Published in The Telegraph
Last night the Royal Society of Literature announced the winners of its annual Jerwood Awards for Non-Fiction at a ceremony in the Savile Club.
The awards – exclusively for works in progress by first-time authors – went to British-Iranian journalist Ramita Navai, forensic psychotherapist Dr Gwen Adshead and the critic Edmund Gordon.
Navai, who has won plaudits as a foreign correspondent in Syria, including an Emmy Award for her work on the television documentary Syria Undercover, was awarded £10,000 for her book City of Lies: the Undercover Truth about Tehran, an exploration of the elusive character of the Iranian capital, weaving together the lives of its inhabitants, its colourful history and the rich tapestry of its cultural heritage.

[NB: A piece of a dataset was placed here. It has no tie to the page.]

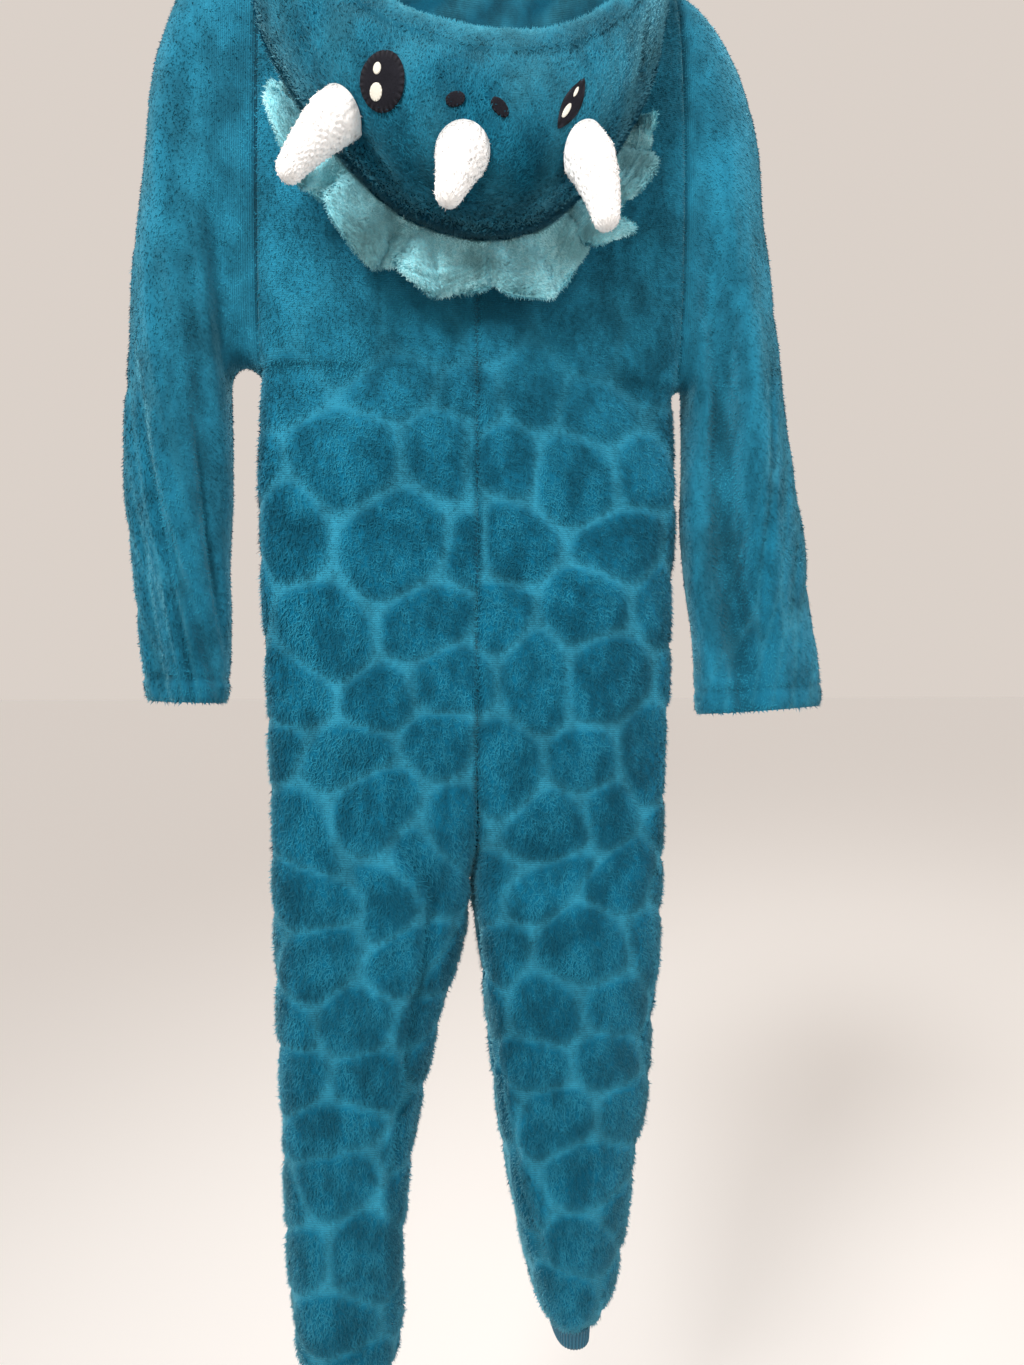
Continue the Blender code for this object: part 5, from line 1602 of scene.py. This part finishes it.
def makeFrill():
    # Rows from the crown seam outwards: each point goes out along the seam's normal by its width, swings with
    # a sine of the place along the seam, and leans away from the back by a power of its share of the width.
    # Twice that sine's pace slides the points along the seam, so that each wave narrows at its neck. The
    # walls bulge, and close at the edge.
    steps = np.linspace(frill["start"], frill["end"], frill["columns"] + 1)
    at = steps * 2 * hoodFinish["perColumn"]
    root, out = (readGrid(faceGrid[label], np.zeros_like(at), at) for label in ("cut", "normals"))
    out = unit(out * (1.0, 0.25, 1.0))
    share = (steps - frill["start"]) / (frill["end"] - frill["start"])
    wide = frill["endWidth"] + (frill["width"] - frill["endWidth"]) * np.sin(math.pi * share) ** 0.6
    slow, fast = frill["uneven"]
    place = share + slow * np.sin(2 * math.pi * 2.3 * share + 1.0) + fast * np.sin(2 * math.pi * 5.3 * share)
    phase = 2 * math.pi * frill["waves"] * place
    size = 1 + 0.22 * np.sin(2 * math.pi * 1.7 * share + 0.5) + 0.14 * np.sin(2 * math.pi * 3.9 * share + 2.0)
    wide = wide * (1 + frill["scallop"] * np.cos(phase + 0.6) * size)
    far = (1 - (1 - np.linspace(0.0, 1.0, frill["rows"] + 1)) ** 1.5)[:, None]
    reach = frill["gap"] + (wide - frill["gap"]) * far
    gather = np.sin(frill["gatherPace"] * phase + 0.7)
    sway = -frill["lean"] * far**1.3 + frill["wave"] * size * far * np.sin(phase)
    sway = sway + frill["gather"] * size * np.sin(math.pi * far) ** 0.5 * gather
    slip = 0.35 * frill["wave"] * far * np.cos(phase) - frill["fold"] * size * far**1.2 * np.sin(2 * phase)
    along = unit(np.gradient(root, axis=0))
    points = root + out * reach[..., None] + along * slip[..., None]
    points = points + sway[..., None] * np.array([0.0, 1.0, 0.0])
    normals = unit(gridNormals(points, False, (0, -1, 0)))
    half = frill["thick"] / 2 * np.sqrt(1.0001 - far**9) * (0.35 + 0.65 * smoothStep(far, 0.0, 0.75))
    half = half * np.ones_like(reach)
    across, down = lengthsAlong(points, 1), lengthsAlong(points, 0)
    half = half * (1 + 0.16 * softNoise(across, down, 0.022, 61))
    half[:, [0, -1]] *= 0.4
    tone = 0.75 + 0.25 * softNoise(across, down, 0.03, 5)
    # Painted shadow in the troughs of the waves and in the gathers, fainter towards the edge
    hollow = 0.65 * smoothStep(np.sin(phase), 0.1, 1.0) + 0.35 * smoothStep(gather, 0.0, 1.0)
    seam = seamMark(down, 0.003) + frill["shadow"] * hollow * (1 - 0.5 * far)
    tone = tone + 0.35 * hollow
    values = {"tone": tone, "seam": seam, "tip": np.zeros_like(tone)}
    finish = finishes["frill"]
    piece = wall("hood_frill_cloth", points, normals, half, half, False, finish, values, across, down)
    blades = []
    for word, sign, share in (("back", 1.0, 0.65), ("under", -1.0, 0.35)):
        blades.append(growPile(
            f"hood_frill_pile_{word}", points + normals * half[..., None] * sign, normals * sign, False, tone,
            int(frill["blades"] * share), 15, finish, None, frill["pileLength"],
        ))
    return piece, blades


sheets["hood_frill"], furs["hood_frill"] = makeFrill()
print("frill made")


# Hanger

hanger = {
    "armRound": 0.03,
    "tipFall": 12.0,
    "radius": 0.0062,
    "tipX": 0.186,
    "clearance": 0.0111,
    "hookRadius": 0.0022,
    "hookInside": 0.020,
}


def makeHanger():
    # The arms follow the shoulder slope with a rounded middle and drooping tips. The hook is an arc whose
    # inside top is the origin, bent back over the arms.
    slope = (body["shoulderEndDrop"] - body["neckDrop"]) / (body["armholeX"]["left"] - body["neckHalfWidth"])
    x = np.linspace(-hanger["tipX"], hanger["tipX"], 121)
    away = np.abs(x)
    drop = body["neckDrop"] + hanger["clearance"]
    drop = drop + (np.hypot(away, hanger["armRound"]) - body["neckHalfWidth"] - 0.005) * slope
    drop = drop + np.maximum(away - body["armholeX"]["left"] + 0.01, 0.0) ** 2 * hanger["tipFall"]
    path = np.stack([x, np.zeros_like(x), -drop], -1)
    arms = tube("hanger_arms_round", path, hanger["radius"], finishes["plastic"], 28)
    top = -float(np.interp(0.0, x, drop)) + hanger["radius"]
    radius = hanger["hookInside"] + hanger["hookRadius"]
    turns = np.radians(np.linspace(-35.0, 215.0, 64))
    loop = np.stack([radius * np.cos(turns), 0 * turns, -hanger["hookInside"] + radius * np.sin(turns)], -1)
    foot = np.array([0.0, 0.0, top + 0.0004])
    share = np.linspace(0.1, 0.8, 12)[:, None]
    bend = loop[-1] + (foot - loop[-1]) * np.concatenate([1 - (1 - share) ** 2, 0 * share, share], 1)
    bend = bend[bend[:, 2] > top + 0.008]
    path = np.concatenate([loop, bend, [[0.0, 0.0, top + 0.006]], [[0.0, 0.0, top + 0.0026]]])
    hook = tube("hanger_hook_wire", path, hanger["hookRadius"], finishes["steel"], 20)
    for piece, node, slot in ((arms, "hanger_arms", "hanger_plastic"), (hook, "hanger_hook", "hanger_steel")):
        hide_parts(node)
    return arms


arms = makeHanger()
print("hanger made")


# Zip: tapes and teeth lie on the centre front

zipper = {
    "tapeWidth": 0.0135,
    "tape": 0.0009,
    "split": 0.00012,
    "startDrop": 0.142,
    "tapeStep": 0.004,
    # across, out and down
    "tooth": (0.0036, 0.0017, 0.0014),
    "toothPitch": 0.0030,
    "toothReach": 0.0007,
    "toothMargin": 0.004,
    "toothInset": 0.0006,
    "toothPinch": 0.82,
}


def frontCentre(side):
    # The front panel's own fine grid near its centre edge, with each point's distance from the centre.
    name = f"front_{side}"
    rowAt = evenSteps(cages[f"back_{side}"]["points"], 0, panels["spacing"])
    columnAt = np.linspace(bodyColumns - 1.2, bodyColumns, 25)
    points, normals = fineGrid(name, rowAt, columnAt)
    fromSide = lengthsAlong(points, 1)
    return points, normals, fromSide[:, -1:] - fromSide


def zipStations(side, drops, places, lift):
    # Points of the front at given drops and distances from the centre, lifted along the normal.
    points, normals, fromCentre = frontCentre(side)
    rowDrop = -points[:, -1, 2]
    rows = np.interp(drops, rowDrop, np.arange(len(rowDrop)))
    made = []
    for place, high in zip(places, np.broadcast_to(lift, (len(places),))):
        column = np.array([np.interp(-place, -distance, np.arange(len(distance))) for distance in fromCentre])
        column = np.interp(rows, np.arange(len(column)), column)
        made.append(readGrid(points, rows, column) + unit(readGrid(normals, rows, column)) * high)
    return np.stack(made, axis=1)


def makeZip():
    # Each tape is a thin wall that lies on the front. Each tooth is a block of eight corners on its edge.
    tapes = []
    drops = np.arange(zipper["startDrop"], zipEnd, zipper["tapeStep"])
    places = np.linspace(zipper["split"], zipper["tapeWidth"], 12)
    for side in signs:
        outer = zipStations(side, drops, places, lieGap + zipper["tape"])
        inner = zipStations(side, drops, places, lieGap)
        points = (outer + inner) / 2
        normals = unit(outer - inner)
        half = np.full(points.shape[:2], zipper["tape"] / 2)
        across = np.broadcast_to(places, half.shape)
        down = np.broadcast_to(drops[:, None], half.shape)
        finish = finishes["tape"]
        tape = wall(f"zip_tape_{side}_woven", points, normals, half, half, False, finish, {}, across, down)
        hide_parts("zip_strip")
        tapes.append(tape)
    teeth = []
    wide, thick, tall = zipper["tooth"]
    reach, margin, inset = zipper["toothReach"], zipper["toothMargin"], zipper["toothInset"]
    for side in signs:
        start = zipper["startDrop"] + margin + (0.0 if side == "left" else zipper["toothPitch"] / 2)
        at = np.arange(start, zipEnd - margin, zipper["toothPitch"])
        corners = []
        for high, pinch in ((0.0001, 1.0), (thick, zipper["toothPinch"])):
            middle = zipStations(side, at, [inset, (wide - reach) * pinch], lieGap + zipper["tape"] + high)
            edge = unit(middle[:, 0] - middle[:, 1])
            inside = middle[:, 0] + edge * (inset + reach * pinch)
            low = np.array([0.0, 0.0, -1.0]) * tall * pinch / 2
            corners += [inside + low, middle[:, 1] + low, middle[:, 1] - low, inside - low]
        corners = np.stack(corners, axis=1)
        first = (np.arange(len(at)) * 8)[:, None, None]
        block = np.array([
            [3, 2, 1, 0], [4, 5, 6, 7], [0, 1, 5, 4], [1, 2, 6, 5], [2, 3, 7, 6], [3, 0, 4, 7],
        ])
        if side == "left":
            block = block[:, ::-1]
        faces = (first + block).reshape(-1, 4)
        piece = newPiece(
            f"zip_teeth_{side}", corners.reshape(-1, 3), faces, [], finishes["metal"], smooth=False
        )
        teeth.append(piece)
    return tapes, teeth, float(np.ptp(drops))


zipTapes, zipTeeth, zipLength = makeZip()
for name in ("zip_slider", "zip_pull"):
    node = frame["nodes"][name]
    node.data.materials.clear()
    node.data.materials.append(finishes["metal"])
print("zip made")


# Each sheet hides the model's parts that it stands for, and every new piece joins the garment

# The model's leg parts that the right panels stand for as well
legs = {"back_right": ["leg_back_right"], "front_right": ["leg_front_right"]}
for name, piece in sheets.items():
    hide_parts(name, *legs.get(name, []))
    extra = furs.get(name, [])
    if name == "hood_face":
        extra = extra + facePieces + hornFurs
for piece in list(bpy.context.scene.collection.objects):
    if piece.type == "MESH" and piece.parent is None and piece.name not in frame["nodes"]:
        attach(piece, "garment")


# Floor, light and camera

stage = {
    "floorDrop": 1.62,
    "floorReach": 60.0,
    "wall": (0.98, 0.885, 0.81),
    "wallStrength": 0.72,
    # name, place, place it aims at, size, power, spread in degrees, colour
    "lights": (
        ("key", (-2.0, -2.9, 1.8), (0.0, 0.0, -0.08), 1.3, 13.5, 42.0, (1.0, 0.98, 0.95)),
        ("fill", (2.9, -1.8, 1.0), (0.1, 0.0, -0.2), 1.6, 4.2, 56.0, (0.94, 0.97, 1.0)),
        ("rim", (0.9, 2.6, 1.7), (0.0, 0.0, -0.4), 1.4, 6.0, 60.0, (1.0, 1.0, 1.0)),
    ),
    "camera": (-0.1056, -0.7804, -0.65),
    "turn": 10.0,
    "lens": 27.06,
    "sensor": 36.0,
}


def makeStage():
    # A wide floor, three soft lights, a plain background, and the camera with the photograph's view.
    reach, low = stage["floorReach"], -stage["floorDrop"]
    mesh = bpy.data.meshes.new("floor")
    corners = [(-reach, -reach, low), (reach, -reach, low), (reach, reach, low), (-reach, reach, low)]
    mesh.from_pydata(corners, [], [(0, 1, 2, 3)])
    made, *_ = newFinish("floor", {"Base Color": (0.96, 0.96, 0.96, 1.0), "Roughness": 0.9})
    mesh.materials.append(made)
    floor = bpy.data.objects.new("floor", mesh)
    bpy.context.scene.collection.objects.link(floor)
    for name, place, aim, size, power, spread, colour in stage["lights"]:
        lamp = bpy.data.lights.new(name, "AREA")
        lamp.size = size
        lamp.energy = power
        lamp.spread = math.radians(spread)
        lamp.color = colour
        light = bpy.data.objects.new(name, lamp)
        light.location = place
        light.rotation_euler = (Vector(aim) - Vector(place)).to_track_quat("-Z", "Y").to_euler()
        bpy.context.scene.collection.objects.link(light)
    world = bpy.data.worlds.new("studio")
    world.use_nodes = True
    world.node_tree.nodes["Background"].inputs["Color"].default_value = (*stage["wall"], 1.0)
    world.node_tree.nodes["Background"].inputs["Strength"].default_value = stage["wallStrength"]
    bpy.context.scene.world = world
    lens = bpy.data.cameras.new("camera")
    lens.sensor_width = stage["sensor"]
    lens.lens = stage["lens"]
    camera = bpy.data.objects.new("camera", lens)
    camera.location = stage["camera"]
    turn = math.radians(stage["turn"])
    heading = Vector((math.sin(turn), math.cos(turn), 0.0))
    camera.rotation_euler = heading.to_track_quat("-Z", "Y").to_euler()
    bpy.context.scene.collection.objects.link(camera)
    bpy.context.scene.camera = camera
    bpy.context.scene.view_settings.view_transform = "Standard"


makeStage()
print("stage made")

Adshead, a consultant at the Broadmoor Psychiatric Hospital in Berkshire, was awarded £5000 for A Short Book About Evil, an anatomy of evil that combines clinical vignettes with studies in psychology and theology.

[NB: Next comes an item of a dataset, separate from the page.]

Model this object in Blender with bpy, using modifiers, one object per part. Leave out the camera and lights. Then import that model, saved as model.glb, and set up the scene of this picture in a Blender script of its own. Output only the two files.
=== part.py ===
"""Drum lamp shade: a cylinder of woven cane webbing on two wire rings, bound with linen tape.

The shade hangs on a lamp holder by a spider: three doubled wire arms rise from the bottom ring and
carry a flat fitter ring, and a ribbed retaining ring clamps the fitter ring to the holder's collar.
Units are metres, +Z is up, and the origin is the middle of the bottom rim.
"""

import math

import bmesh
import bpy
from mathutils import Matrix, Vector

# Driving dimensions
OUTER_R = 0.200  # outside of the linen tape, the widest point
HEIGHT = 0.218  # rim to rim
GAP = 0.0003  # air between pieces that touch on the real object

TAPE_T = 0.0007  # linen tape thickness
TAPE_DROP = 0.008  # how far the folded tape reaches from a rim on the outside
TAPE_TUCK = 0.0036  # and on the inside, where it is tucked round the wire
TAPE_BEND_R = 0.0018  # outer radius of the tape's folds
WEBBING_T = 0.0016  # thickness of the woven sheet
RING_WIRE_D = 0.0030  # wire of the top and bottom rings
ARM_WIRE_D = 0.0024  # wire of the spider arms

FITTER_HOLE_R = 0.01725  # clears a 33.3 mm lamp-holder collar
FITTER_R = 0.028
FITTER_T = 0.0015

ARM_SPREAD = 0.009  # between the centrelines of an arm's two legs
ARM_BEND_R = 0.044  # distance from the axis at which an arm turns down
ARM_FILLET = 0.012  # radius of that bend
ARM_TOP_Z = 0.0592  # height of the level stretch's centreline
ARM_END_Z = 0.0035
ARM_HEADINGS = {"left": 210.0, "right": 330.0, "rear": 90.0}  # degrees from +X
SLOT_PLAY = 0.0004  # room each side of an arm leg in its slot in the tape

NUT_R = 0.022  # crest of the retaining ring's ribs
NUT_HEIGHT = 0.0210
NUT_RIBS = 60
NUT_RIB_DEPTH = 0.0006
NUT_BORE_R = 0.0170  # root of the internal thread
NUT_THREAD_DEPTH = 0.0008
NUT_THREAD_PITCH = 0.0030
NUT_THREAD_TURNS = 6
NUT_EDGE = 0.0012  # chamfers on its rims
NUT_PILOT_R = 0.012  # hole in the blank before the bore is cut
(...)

Edmund Gordon was also awarded £5000 for his much-anticipated biography Angela Carter: the Biography, which will not only tell the story of the life of the English feminist novelist but also the cultural history of Britain in the 1960s.
They join a long list of literary luminaries who first found acclaim at the Jerwood Awards, running since 2004 with sponsorship by the Jerwood Charitable Foundation, including Alexander Monro, Selina Mills and Rachel Campbell-Johnston.
The judges, authors Richard Davenport-Hines and Caroline Moorehead, and The Telegraph’s own literary editor Gaby Wood, stressed the importance of the awards as a financial lifeline for writers when most in need of resources.
City of Lies and A Short Book About Evil are both slated for publication in 2014, while Angela Carter: The Biography is due out in 2016.